In the colorful future, a cab driver unwittingly becomes the central figure in the search for a legendary cosmic weapon to keep Evil and Mr Zorg at bay.

The Fifth Element (1997) is a 2h 6-min French science-fiction action adventure film that had an estimated budget of $90 million and grossed over $263.9 million at the box office. Director and screenplay writer Luc Besson (Leon: The Professional (1994), Taken 2 (2012), Transporter 2 (2005)) started writing the story at the age of 16 and did not know it would become The Fifth Element. The movie opened in theaters when he was 38 years old with a few difficulties including he wanted the film to be shot in France but he could not find the right location and settled for London and Mauritania. Luc’s parents were diving instructors around the Mediterranean, and he wanted to be a deep-sea diver as his first career choice. Luc decided in 1969 at the age of ten that he wanted to study the sea and its ecology because of his encounter undersea with a dolphin. Luc was delivered the news by his doctors that he could not dive again seven years after because of a diving accident he was involved in. He found another passion after playing around/experimenting with a Super-8 camera which paves the way for his career in the film industry.

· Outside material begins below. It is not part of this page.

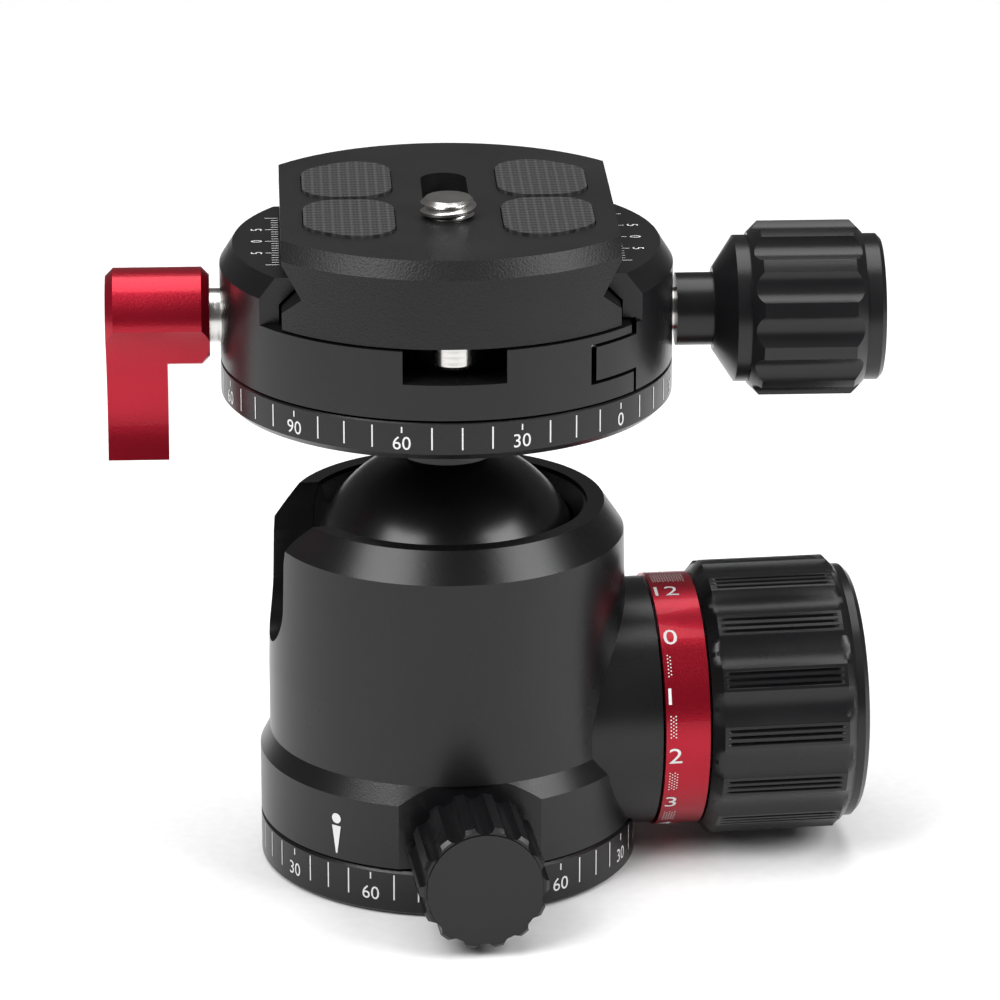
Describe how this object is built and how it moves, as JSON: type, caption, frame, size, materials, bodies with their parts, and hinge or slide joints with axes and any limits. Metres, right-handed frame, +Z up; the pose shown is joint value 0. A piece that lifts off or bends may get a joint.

Mondoshawans (aliens) are afraid of the evil that appears every 5,000 years and went to an ancient Egyptian temple in 1914 to collect a weapon that is the only one of its kind that can defeat the expected evil. The weapon is made up of four stones which represent the four classical elements and has a sarcophagus holding the fifth element which is in the form of a human and is used to combine the other four elements powers into a divine light. The light is the weapon that can defeat the evil that is coming. The Mondoshawans promise a priest that they will come back in time to defeat the evil with the element stones.

The Mondoshawans returned to Earth in 2263 to defeat the evil but was attacked by Mangalores. The Mangalore was hired Jean-Baptiste Emanuel Zorg ( Gary Oldman - The Dark Knight Rises (2012), The Dark Knight (2008), Leon: The Professional (1994), Batman Begins (2005)) who is an industrialist. The evil has ordered Jean to obtain the weaponry stones. The movie progresses to showing Earth trying to survive with the help of taxi cab driver Korben Dallas ( Bruce Willis - The Sixth Sense (1999), Die Hard (1988), Armageddon (1998)) who was also former special forces major. Korben joins forces with Leeloo ( Milla Jovovich - Resident Evil: Apocalypse (2004), Resident Evil: Extinction (2007), Resident Evil: Afterlife (2010)) to recover four stones.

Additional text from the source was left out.